**Listing**
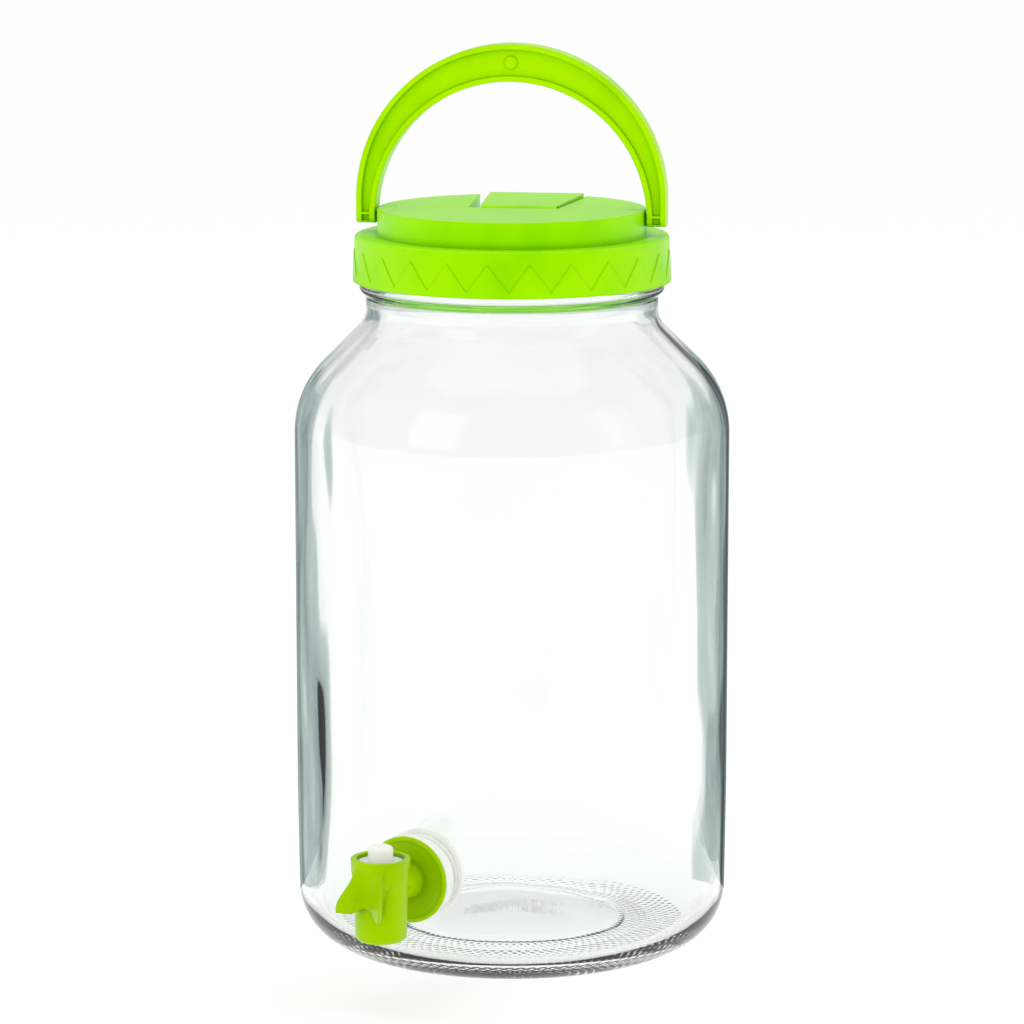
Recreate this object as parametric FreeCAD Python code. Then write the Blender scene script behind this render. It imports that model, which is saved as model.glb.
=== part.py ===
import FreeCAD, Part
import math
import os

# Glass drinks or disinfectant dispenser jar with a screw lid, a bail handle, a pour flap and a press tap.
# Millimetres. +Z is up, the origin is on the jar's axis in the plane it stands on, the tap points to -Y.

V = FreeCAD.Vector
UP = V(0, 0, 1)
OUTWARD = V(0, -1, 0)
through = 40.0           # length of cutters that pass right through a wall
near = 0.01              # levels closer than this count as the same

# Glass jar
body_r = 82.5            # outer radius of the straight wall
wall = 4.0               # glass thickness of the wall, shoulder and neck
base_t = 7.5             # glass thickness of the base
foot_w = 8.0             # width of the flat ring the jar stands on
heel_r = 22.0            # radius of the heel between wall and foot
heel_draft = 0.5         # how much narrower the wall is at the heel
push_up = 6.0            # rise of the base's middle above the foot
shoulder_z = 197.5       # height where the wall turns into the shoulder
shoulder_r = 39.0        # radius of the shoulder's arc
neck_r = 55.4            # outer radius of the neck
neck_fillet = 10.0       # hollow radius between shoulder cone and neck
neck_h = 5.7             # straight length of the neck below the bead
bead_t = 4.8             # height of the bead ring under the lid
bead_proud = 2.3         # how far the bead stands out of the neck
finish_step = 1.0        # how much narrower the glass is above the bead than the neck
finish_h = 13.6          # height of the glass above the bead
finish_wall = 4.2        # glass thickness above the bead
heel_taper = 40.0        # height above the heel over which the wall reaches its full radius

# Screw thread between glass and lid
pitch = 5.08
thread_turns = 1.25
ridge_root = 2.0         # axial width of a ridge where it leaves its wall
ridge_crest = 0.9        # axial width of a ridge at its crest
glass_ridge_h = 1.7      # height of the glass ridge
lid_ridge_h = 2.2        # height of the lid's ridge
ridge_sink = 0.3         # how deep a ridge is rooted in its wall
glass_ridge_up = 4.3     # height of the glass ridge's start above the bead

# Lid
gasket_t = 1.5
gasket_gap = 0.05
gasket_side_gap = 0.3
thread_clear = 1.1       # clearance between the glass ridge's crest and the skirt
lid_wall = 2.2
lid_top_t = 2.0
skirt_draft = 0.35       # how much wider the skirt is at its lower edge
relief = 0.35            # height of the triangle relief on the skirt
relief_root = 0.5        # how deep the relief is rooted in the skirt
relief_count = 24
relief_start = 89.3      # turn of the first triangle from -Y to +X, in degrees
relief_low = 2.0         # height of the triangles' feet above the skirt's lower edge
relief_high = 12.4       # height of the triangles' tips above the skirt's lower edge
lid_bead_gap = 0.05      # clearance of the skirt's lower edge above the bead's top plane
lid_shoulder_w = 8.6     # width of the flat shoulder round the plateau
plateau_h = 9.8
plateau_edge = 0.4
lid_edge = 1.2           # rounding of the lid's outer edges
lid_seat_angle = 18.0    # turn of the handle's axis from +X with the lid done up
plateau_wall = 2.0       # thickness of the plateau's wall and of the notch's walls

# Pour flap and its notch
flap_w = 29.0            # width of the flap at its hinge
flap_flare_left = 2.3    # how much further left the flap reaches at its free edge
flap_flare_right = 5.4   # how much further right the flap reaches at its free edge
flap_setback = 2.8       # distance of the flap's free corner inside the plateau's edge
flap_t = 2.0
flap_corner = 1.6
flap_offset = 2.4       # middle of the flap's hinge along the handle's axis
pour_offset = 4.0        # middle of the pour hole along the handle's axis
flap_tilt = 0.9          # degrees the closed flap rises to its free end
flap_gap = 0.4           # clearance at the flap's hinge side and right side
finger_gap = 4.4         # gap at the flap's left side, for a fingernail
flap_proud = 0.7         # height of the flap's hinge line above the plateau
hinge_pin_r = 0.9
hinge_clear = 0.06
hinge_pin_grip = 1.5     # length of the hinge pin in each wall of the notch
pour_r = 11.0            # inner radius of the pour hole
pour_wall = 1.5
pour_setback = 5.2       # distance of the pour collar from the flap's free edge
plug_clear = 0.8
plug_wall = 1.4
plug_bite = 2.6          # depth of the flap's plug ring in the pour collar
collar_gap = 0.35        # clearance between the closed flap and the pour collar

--

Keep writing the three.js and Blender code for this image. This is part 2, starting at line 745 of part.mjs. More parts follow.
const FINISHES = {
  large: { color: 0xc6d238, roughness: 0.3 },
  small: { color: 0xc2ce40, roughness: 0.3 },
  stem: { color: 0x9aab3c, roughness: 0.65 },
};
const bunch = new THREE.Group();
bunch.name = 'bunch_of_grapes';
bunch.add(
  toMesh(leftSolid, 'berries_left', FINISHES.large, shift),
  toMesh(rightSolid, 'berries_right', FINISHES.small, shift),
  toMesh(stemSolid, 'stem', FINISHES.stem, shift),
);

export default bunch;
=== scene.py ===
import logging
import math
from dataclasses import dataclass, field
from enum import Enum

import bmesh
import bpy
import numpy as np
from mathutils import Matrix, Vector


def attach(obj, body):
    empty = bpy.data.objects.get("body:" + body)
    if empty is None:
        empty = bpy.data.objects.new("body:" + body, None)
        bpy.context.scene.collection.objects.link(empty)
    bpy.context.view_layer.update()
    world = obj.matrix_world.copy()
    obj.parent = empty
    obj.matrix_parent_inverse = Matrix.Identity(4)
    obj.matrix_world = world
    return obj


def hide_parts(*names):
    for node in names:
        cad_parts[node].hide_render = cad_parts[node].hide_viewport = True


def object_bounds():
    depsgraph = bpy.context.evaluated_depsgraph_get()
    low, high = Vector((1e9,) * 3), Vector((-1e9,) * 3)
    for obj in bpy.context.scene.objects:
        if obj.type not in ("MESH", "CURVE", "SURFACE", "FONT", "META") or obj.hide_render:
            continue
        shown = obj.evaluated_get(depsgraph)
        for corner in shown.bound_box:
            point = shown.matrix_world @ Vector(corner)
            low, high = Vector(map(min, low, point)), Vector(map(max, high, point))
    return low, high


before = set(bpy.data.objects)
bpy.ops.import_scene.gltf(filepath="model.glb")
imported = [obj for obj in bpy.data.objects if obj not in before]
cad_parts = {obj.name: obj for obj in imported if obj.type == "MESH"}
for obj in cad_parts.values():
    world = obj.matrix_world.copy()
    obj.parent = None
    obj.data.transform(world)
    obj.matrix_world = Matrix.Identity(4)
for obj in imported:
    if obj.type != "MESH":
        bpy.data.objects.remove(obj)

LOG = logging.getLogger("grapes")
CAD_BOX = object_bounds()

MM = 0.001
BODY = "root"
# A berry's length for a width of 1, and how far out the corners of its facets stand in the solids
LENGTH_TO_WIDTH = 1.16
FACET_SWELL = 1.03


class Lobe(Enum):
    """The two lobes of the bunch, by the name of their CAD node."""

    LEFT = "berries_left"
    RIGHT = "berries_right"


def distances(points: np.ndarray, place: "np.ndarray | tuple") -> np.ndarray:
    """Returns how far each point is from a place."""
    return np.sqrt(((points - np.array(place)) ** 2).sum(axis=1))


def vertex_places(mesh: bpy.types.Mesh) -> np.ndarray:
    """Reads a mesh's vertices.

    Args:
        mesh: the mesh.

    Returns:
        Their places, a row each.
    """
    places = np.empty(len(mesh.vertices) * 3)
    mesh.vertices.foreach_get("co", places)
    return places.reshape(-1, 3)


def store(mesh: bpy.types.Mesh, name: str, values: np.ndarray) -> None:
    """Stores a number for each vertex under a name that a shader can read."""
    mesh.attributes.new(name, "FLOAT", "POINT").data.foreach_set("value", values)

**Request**
Of the entries listed above, reproduce only the lines starting at the line containing "const bunch = new THREE.Group();" and ending at the line containing "obj.parent = None". Include both, exactly as they stand.

**Answer for the task**
const bunch = new THREE.Group();
bunch.name = 'bunch_of_grapes';
bunch.add(
  toMesh(leftSolid, 'berries_left', FINISHES.large, shift),
  toMesh(rightSolid, 'berries_right', FINISHES.small, shift),
  toMesh(stemSolid, 'stem', FINISHES.stem, shift),
);

export default bunch;
=== scene.py ===
import logging
import math
from dataclasses import dataclass, field
from enum import Enum

import bmesh
import bpy
import numpy as np
from mathutils import Matrix, Vector


def attach(obj, body):
    empty = bpy.data.objects.get("body:" + body)
    if empty is None:
        empty = bpy.data.objects.new("body:" + body, None)
        bpy.context.scene.collection.objects.link(empty)
    bpy.context.view_layer.update()
    world = obj.matrix_world.copy()
    obj.parent = empty
    obj.matrix_parent_inverse = Matrix.Identity(4)
    obj.matrix_world = world
    return obj


def hide_parts(*names):
    for node in names:
        cad_parts[node].hide_render = cad_parts[node].hide_viewport = True


def object_bounds():
    depsgraph = bpy.context.evaluated_depsgraph_get()
    low, high = Vector((1e9,) * 3), Vector((-1e9,) * 3)
    for obj in bpy.context.scene.objects:
        if obj.type not in ("MESH", "CURVE", "SURFACE", "FONT", "META") or obj.hide_render:
            continue
        shown = obj.evaluated_get(depsgraph)
        for corner in shown.bound_box:
            point = shown.matrix_world @ Vector(corner)
            low, high = Vector(map(min, low, point)), Vector(map(max, high, point))
    return low, high


before = set(bpy.data.objects)
bpy.ops.import_scene.gltf(filepath="model.glb")
imported = [obj for obj in bpy.data.objects if obj not in before]
cad_parts = {obj.name: obj for obj in imported if obj.type == "MESH"}
for obj in cad_parts.values():
    world = obj.matrix_world.copy()
    obj.parent = None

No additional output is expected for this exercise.